The Boys’ Club Is Still Running the Show—And We Wonder Why Everything Is On Fire
Let’s be clear: what we’re seeing in our current political climate isn’t shocking. It’s not a fluke, a wave, or an unfortunate anomaly. It’s the natural outcome of a system that’s been rewarding sameness and ego over skill and soul for decades.
Politics is simply reflecting what corporate capitalism has been doing in plain sight:
White men at the top, hiring other white men, awarding contracts to their golf buddies, investing in their sons-in-law’s startups—not because they’re the best people for the job, but because it keeps everyone in the room comfortable, powerful, and rich.
This is about favor, not function.
It’s about status preservation, not excellence.
It’s about protecting the club, not building the best damn company—or country—possible.

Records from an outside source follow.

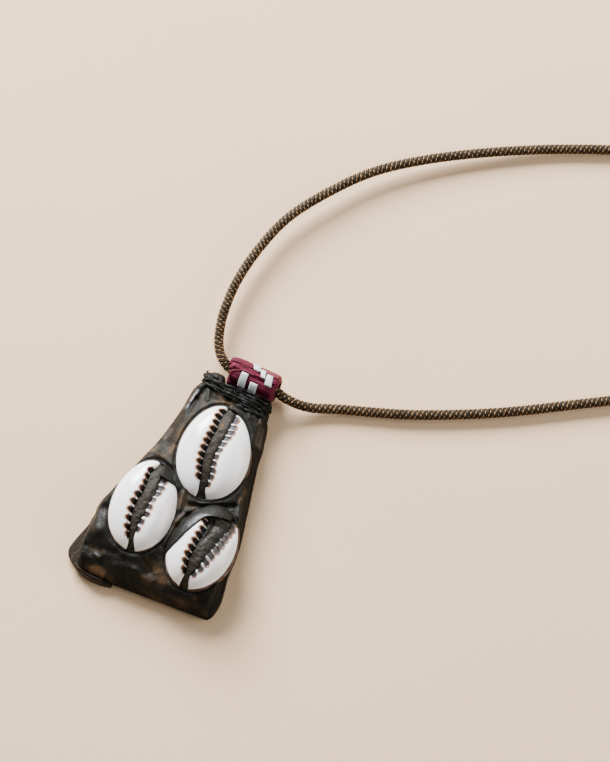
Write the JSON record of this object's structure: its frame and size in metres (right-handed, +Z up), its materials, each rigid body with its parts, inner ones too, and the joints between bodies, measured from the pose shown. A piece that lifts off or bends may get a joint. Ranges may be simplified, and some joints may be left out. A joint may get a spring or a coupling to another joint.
{
  "type": "cowrie shell amulet",
  "caption": "Leather packet moulded round cowrie shells, with a bound neck, a thread-wound bail and a long two-coloured twisted neck cord with a barrel clasp.",
  "frame": {"origin": "on the surface that the pendant lies on, under the middle of the pendant's own box, without its cord and clasp", "axes": "+Z up, out of the shells; +Y from the packet's bottom edge to its neck and bail; +X across"},
  "size_m": [0.1795, 0.1757, 0.0114],
  "materials": {
    "leather_packet": "waxed, dark brown, scuffed on the rims",
    "back_panel": "waxed, dark brown",
    "corner_fold": "waxed, dark brown, worn at the edge",
    "cowrie_top": "polished natural shell",
    "cowrie_left": "polished natural shell",
    "cowrie_right": "polished natural shell",
    "neck_binding": "waxed black cord, glossy",
    "bail": "wound maroon thread",
    "bail_strip": "smooth white strip",
    "neck_cord": "twisted from tan and black yarns",
    "clasp": "dull, worn"
  },
  "bodies": {
    "root": {"leather_packet": "leather_packet", "back_panel": "back_panel", "corner_fold": "corner_fold", "cowrie_top": "cowrie_top", "cowrie_left": "cowrie_left", "cowrie_right": "cowrie_right", "neck_binding": "neck_binding", "bail": "bail", "bail_strip_1": "bail_strip", "bail_strip_2": "bail_strip", "bail_strip_3": "bail_strip", "bail_strip_4": "bail_strip", "bail_strip_5": "bail_strip", "neck_cord": "neck_cord", "clasp": "clasp"}
  },
  "joints": []
}
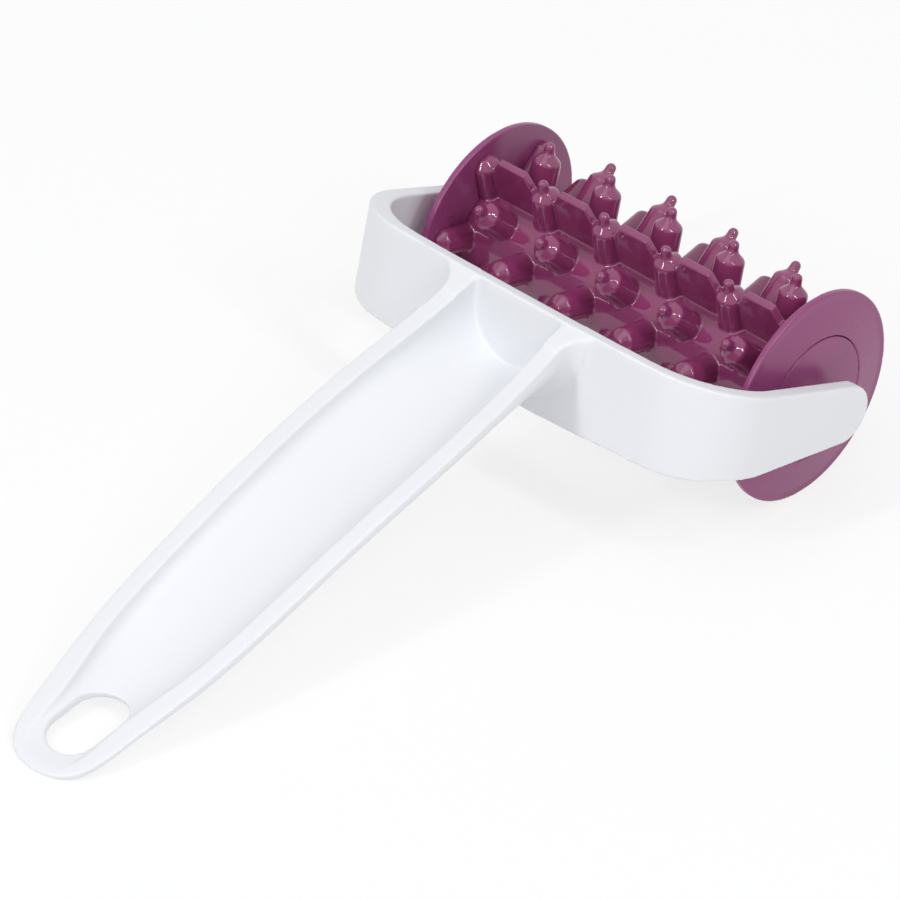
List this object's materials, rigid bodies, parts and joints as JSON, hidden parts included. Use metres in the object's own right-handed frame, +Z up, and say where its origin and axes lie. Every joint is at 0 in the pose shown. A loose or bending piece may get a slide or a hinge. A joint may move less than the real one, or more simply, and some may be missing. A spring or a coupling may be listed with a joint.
{
  "type": "dough docker",
  "caption": "Hand-held pricking roller for dough: a drum with rows of blunt pegs between two end discs turns in a yoke on a trough-shaped handle with a hang slot",
  "frame": {"origin": "centre of the bounding box, on the table under the tool", "axes": "+Y from the handle's end to the roller, +Z up, +X to the right along the roller's axle"},
  "size_m": [0.108, 0.2051, 0.048],
  "materials": {
    "white_plastic": "satin moulded plastic",
    "plum_plastic": "glossy moulded plastic",
    "plum_disc_plastic": "glossy moulded plastic",
    "plum_cap_plastic": "glossy moulded plastic"
  },
  "bodies": {
    "frame": {"handle_frame": "white_plastic"},
    "roller": {"roller_drum": "plum_plastic", "end_disc_left": "plum_disc_plastic", "end_disc_right": "plum_disc_plastic", "hub_cap_left": "plum_cap_plastic", "hub_cap_right": "plum_cap_plastic"}
  },
  "joints": [
    {"name": "roller_spin", "type": "hinge", "parent": "frame", "child": "roller", "pos_m": [0, 0.07855, 0.024], "axis": [1, 0, 0], "continuous": true}
  ]
}
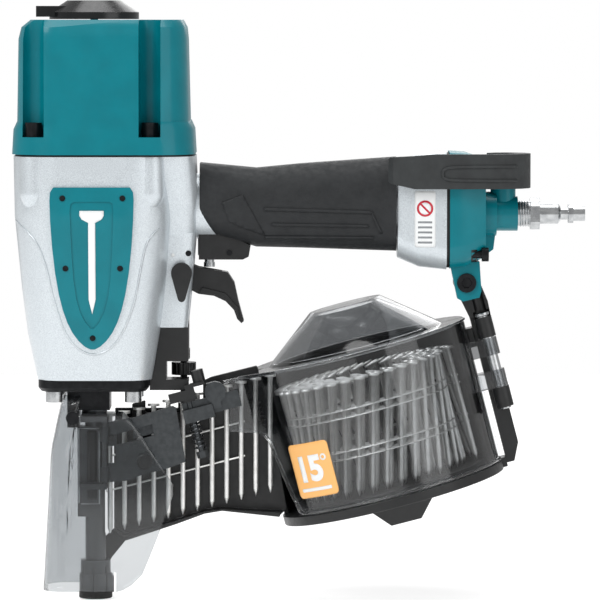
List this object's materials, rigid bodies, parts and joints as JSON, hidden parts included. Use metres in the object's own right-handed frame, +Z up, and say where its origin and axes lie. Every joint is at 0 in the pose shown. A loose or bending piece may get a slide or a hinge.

This is why DEI (Diversity, Equity, and Inclusion) is non-negotiable. It’s not a sensitivity seminar or a social media statement. It’s the antidote to a closed system that has prioritized power over progress.
When people from different lived experiences come together around a shared mission—whether that’s building a better product, providing a more human-centered service, or creating a company that doesn’t make you question your will to live—magic happens.
Why? Because they’re not operating inside a centuries-old ego contest. They’re not distracted by the seductive act of impressing each other with private jets and legacy money. Marginalized groups such as women and the BIPOC community aren’t just trying to do better, heterogenous groups, research suggests, are better.
Research summarized by the NeuroLeadership Institute highlights that diverse teams tend to think more logically, are more creative, and are more adept at identifying errors in thinking compared to homogeneous teams. This implies that diversity can enhance critical thinking and innovation within groups.
Cue Patagonia
Take Patagonia. A wildly successful company that proves you can make money, make meaning, and not destroy the planet or your workforce in the process. That’s what happens when you build a company around values, not vanity metrics. It’s what happens when leadership cares about people and planet instead of protecting their place in a 1950s Mad Men fever dream.
But to get there, we need homogeneity of a different kind:
A group of people united by values, not backgrounds.
A collective that shares a mission—not just a tax bracket.
The future doesn’t belong to the loudest man in the room. It belongs to the rooms we haven’t built yet.
The rooms where voices of all kinds — the rebellious, the dissenting, the forward-thinking, the tender-hearted creatives — are heard, considered and amplified, not silenced. A sustainable future will only be built in a place where decisions are made with long-term impact in mind—not just short-term shareholder gain for a chosen and protected few.
The world does not need another roundtable of ego-stroking, power-hoarding legacy hires. Our companies and communities have failed to benefit from the boardroom mental masturbation that drives executives salaries higher and wages for the working middle class into the ground. Our precious climate — the gorgeous nature we all enjoy and the plants and animals that add to that beauty — can only survive if we functionally dismantle the systems that have led to their destruction.
The richest men in the world are not the smartest people or the best businessmen, they’re just the most comfortable with shortcuts, the most rabidly obsessed with financial gain at any cost, and the least capable of thinking more than one step ahead.
We deserve leaders who understand the bigger assignment. Who understand nuance. Who listen more than they posture, and who realize that building echo chambers doesn’t mean they’re right, it means they require a well of endless validation to support their confidence.
If you’re tired of the headlines, the hypocrisy, and the performative inclusivity—don’t just rage. Rebuild.
Start the company.
Fund the people who’ve been left out.
Refuse to play the game.
Create new ones.
Include others and learn to look for those who are truly passionate and fantastic at what they do.
The old system isn’t broken. It’s functioning precisely as it was designed.
And that is exactly why we need to design something new.